* **Dataset content**
★ ★ ★ ★ ★
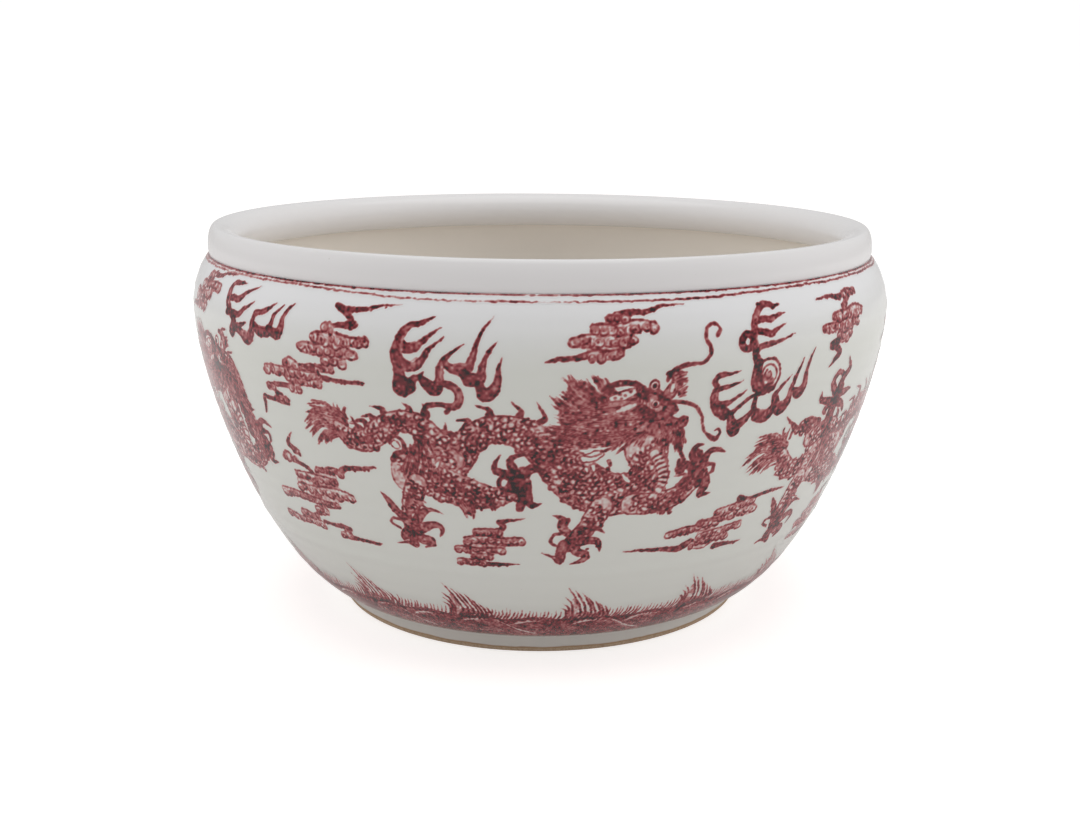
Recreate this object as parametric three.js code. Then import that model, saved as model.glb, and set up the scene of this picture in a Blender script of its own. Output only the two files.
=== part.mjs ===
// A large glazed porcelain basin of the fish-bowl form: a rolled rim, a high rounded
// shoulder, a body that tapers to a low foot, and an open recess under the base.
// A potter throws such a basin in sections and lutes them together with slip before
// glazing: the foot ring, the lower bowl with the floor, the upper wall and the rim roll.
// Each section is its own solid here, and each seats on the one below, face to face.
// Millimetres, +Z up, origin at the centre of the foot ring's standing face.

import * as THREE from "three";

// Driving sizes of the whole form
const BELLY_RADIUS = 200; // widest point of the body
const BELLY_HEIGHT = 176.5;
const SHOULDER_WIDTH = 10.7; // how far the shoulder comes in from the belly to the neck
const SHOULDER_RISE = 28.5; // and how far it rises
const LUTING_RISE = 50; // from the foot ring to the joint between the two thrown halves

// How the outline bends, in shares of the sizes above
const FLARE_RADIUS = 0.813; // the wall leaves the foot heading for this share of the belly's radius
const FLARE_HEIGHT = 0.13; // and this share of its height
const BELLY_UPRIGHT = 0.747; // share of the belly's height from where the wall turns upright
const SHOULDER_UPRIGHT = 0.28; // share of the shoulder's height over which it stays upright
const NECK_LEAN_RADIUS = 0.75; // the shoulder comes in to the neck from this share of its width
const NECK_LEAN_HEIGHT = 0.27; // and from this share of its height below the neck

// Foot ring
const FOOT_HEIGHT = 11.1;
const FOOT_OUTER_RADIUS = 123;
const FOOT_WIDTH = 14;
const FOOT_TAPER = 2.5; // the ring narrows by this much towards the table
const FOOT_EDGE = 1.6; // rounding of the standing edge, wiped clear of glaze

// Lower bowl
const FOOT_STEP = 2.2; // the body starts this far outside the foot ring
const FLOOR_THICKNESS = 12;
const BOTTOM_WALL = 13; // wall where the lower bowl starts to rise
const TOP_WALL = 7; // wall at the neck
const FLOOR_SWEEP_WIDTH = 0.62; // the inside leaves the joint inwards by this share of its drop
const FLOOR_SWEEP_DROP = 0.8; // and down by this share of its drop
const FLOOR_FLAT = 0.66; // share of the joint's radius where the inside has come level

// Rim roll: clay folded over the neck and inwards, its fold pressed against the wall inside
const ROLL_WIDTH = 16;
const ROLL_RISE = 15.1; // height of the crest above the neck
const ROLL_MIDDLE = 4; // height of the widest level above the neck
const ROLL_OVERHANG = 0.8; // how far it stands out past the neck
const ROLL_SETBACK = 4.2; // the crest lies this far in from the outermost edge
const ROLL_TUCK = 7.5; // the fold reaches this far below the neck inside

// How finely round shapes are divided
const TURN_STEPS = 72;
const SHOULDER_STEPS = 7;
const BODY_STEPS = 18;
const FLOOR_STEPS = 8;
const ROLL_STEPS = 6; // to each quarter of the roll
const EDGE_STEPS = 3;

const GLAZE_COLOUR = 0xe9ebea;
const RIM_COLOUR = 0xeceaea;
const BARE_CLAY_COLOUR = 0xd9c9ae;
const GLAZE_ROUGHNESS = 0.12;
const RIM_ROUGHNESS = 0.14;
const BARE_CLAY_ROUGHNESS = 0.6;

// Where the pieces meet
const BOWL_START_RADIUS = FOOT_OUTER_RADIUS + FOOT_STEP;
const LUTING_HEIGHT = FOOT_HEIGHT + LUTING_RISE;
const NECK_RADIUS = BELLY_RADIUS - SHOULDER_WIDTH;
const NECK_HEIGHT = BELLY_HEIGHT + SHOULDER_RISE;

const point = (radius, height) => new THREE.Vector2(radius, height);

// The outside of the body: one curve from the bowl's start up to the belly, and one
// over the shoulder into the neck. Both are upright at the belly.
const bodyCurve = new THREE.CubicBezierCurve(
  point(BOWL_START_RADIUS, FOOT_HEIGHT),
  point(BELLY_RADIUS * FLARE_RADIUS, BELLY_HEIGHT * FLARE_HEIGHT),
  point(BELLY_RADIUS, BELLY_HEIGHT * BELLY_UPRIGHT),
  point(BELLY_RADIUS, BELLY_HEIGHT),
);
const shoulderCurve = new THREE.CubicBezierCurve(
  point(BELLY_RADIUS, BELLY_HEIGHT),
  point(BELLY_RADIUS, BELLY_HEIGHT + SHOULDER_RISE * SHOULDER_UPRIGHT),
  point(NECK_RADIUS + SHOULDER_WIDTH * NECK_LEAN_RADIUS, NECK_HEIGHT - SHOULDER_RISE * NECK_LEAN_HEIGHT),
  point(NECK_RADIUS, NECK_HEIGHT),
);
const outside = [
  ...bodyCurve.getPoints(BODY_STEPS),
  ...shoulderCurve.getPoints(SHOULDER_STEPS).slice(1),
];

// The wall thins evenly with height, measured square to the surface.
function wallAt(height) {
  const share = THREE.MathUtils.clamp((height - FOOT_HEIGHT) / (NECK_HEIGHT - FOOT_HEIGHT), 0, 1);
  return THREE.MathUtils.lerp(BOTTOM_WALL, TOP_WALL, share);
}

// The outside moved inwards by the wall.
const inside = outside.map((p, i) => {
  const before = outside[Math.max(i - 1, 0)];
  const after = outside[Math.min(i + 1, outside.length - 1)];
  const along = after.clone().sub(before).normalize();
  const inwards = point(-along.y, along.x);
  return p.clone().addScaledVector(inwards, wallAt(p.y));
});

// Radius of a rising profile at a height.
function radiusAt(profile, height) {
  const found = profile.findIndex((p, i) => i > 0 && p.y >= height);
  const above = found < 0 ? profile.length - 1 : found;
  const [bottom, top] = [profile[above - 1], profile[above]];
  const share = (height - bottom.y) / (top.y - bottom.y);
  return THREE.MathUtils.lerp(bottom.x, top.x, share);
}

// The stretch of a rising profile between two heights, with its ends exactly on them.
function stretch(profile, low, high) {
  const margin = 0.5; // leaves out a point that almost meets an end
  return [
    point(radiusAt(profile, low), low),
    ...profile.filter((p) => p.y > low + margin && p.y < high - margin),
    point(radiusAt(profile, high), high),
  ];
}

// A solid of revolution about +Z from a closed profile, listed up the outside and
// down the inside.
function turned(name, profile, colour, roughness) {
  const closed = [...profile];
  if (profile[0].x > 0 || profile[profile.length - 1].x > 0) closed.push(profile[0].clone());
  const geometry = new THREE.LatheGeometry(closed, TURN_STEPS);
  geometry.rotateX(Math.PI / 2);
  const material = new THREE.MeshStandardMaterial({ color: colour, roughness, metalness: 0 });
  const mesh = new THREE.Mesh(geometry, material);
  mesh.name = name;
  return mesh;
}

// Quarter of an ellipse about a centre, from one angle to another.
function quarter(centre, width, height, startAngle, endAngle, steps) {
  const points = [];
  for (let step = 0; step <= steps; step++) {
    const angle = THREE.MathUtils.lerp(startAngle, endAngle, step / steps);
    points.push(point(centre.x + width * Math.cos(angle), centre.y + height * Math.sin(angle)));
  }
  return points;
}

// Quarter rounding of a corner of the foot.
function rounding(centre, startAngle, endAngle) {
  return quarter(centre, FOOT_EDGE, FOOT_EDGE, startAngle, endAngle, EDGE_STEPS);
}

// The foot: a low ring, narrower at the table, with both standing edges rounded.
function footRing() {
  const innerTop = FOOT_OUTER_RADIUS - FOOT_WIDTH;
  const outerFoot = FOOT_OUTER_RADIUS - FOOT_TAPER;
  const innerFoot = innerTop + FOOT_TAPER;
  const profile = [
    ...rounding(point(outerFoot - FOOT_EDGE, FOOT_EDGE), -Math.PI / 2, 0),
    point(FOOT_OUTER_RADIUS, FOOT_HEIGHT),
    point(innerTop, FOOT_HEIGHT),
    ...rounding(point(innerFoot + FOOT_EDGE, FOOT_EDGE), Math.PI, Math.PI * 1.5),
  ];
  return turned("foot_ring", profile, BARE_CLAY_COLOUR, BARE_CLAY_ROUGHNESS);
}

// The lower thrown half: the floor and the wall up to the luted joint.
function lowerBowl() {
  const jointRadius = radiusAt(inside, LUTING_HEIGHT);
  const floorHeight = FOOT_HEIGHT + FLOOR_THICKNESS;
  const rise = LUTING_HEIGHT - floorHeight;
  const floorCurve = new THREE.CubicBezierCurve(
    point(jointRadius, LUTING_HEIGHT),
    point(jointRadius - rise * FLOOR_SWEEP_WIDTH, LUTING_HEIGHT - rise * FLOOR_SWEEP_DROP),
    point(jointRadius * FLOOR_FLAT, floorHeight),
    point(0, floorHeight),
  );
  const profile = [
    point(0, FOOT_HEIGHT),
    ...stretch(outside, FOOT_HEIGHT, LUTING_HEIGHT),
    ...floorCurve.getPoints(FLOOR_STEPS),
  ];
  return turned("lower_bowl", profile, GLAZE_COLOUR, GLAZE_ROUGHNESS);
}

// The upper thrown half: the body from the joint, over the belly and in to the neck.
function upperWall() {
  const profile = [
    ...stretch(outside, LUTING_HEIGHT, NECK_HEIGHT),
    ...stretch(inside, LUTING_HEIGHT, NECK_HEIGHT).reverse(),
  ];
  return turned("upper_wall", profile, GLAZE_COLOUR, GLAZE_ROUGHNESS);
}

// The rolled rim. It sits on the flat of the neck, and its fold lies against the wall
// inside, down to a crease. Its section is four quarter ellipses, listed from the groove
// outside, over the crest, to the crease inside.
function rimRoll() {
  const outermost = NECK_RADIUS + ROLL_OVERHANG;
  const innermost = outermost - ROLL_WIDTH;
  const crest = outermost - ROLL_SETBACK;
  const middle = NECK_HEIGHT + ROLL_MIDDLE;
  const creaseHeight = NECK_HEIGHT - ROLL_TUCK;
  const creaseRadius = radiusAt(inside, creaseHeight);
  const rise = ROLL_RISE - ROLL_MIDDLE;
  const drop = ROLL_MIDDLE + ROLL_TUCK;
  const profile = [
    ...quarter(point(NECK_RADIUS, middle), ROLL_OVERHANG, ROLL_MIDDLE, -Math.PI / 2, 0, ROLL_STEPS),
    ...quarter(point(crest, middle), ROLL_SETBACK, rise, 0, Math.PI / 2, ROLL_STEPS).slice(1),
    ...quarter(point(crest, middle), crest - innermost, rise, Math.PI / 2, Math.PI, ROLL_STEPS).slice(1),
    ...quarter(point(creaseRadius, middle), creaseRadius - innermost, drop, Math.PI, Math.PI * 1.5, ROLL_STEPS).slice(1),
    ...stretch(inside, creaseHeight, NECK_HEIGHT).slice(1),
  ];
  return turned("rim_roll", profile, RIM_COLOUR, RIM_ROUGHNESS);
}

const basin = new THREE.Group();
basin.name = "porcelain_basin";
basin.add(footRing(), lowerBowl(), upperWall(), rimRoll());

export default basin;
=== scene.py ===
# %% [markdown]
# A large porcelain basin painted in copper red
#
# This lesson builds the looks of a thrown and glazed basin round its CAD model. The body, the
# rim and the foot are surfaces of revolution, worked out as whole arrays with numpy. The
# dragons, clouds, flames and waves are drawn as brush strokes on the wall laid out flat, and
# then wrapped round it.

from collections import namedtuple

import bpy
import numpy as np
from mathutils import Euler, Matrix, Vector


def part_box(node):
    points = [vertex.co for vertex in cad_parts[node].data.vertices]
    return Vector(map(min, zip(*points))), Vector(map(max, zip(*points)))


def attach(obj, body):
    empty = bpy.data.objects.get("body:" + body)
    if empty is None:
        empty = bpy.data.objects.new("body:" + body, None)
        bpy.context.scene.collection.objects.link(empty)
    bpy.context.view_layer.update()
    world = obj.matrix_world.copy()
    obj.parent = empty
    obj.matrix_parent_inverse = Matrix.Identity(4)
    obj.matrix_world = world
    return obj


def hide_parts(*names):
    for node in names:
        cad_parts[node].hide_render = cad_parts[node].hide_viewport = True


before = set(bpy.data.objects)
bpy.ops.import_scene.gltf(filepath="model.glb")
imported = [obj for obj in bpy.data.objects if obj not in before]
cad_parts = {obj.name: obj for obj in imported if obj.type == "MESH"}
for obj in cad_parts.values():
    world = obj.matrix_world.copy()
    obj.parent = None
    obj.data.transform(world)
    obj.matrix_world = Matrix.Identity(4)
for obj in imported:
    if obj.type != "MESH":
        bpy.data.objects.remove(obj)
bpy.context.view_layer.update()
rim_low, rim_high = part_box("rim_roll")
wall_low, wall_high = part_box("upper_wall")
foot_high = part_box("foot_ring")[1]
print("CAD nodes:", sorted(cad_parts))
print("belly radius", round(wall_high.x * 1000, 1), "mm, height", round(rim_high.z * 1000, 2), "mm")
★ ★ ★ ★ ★
* **Directions**
Transcribe the lines above from the one with "const basin = new THREE.Group();" through the one with "obj.matrix_world = Matrix.Identity(4)". Include both ends and leave out every other line.

* **Solution**
const basin = new THREE.Group();
basin.name = "porcelain_basin";
basin.add(footRing(), lowerBowl(), upperWall(), rimRoll());

export default basin;
=== scene.py ===
# %% [markdown]
# A large porcelain basin painted in copper red
#
# This lesson builds the looks of a thrown and glazed basin round its CAD model. The body, the
# rim and the foot are surfaces of revolution, worked out as whole arrays with numpy. The
# dragons, clouds, flames and waves are drawn as brush strokes on the wall laid out flat, and
# then wrapped round it.

from collections import namedtuple

import bpy
import numpy as np
from mathutils import Euler, Matrix, Vector


def part_box(node):
    points = [vertex.co for vertex in cad_parts[node].data.vertices]
    return Vector(map(min, zip(*points))), Vector(map(max, zip(*points)))


def attach(obj, body):
    empty = bpy.data.objects.get("body:" + body)
    if empty is None:
        empty = bpy.data.objects.new("body:" + body, None)
        bpy.context.scene.collection.objects.link(empty)
    bpy.context.view_layer.update()
    world = obj.matrix_world.copy()
    obj.parent = empty
    obj.matrix_parent_inverse = Matrix.Identity(4)
    obj.matrix_world = world
    return obj


def hide_parts(*names):
    for node in names:
        cad_parts[node].hide_render = cad_parts[node].hide_viewport = True


before = set(bpy.data.objects)
bpy.ops.import_scene.gltf(filepath="model.glb")
imported = [obj for obj in bpy.data.objects if obj not in before]
cad_parts = {obj.name: obj for obj in imported if obj.type == "MESH"}
for obj in cad_parts.values():
    world = obj.matrix_world.copy()
    obj.parent = None
    obj.data.transform(world)
    obj.matrix_world = Matrix.Identity(4)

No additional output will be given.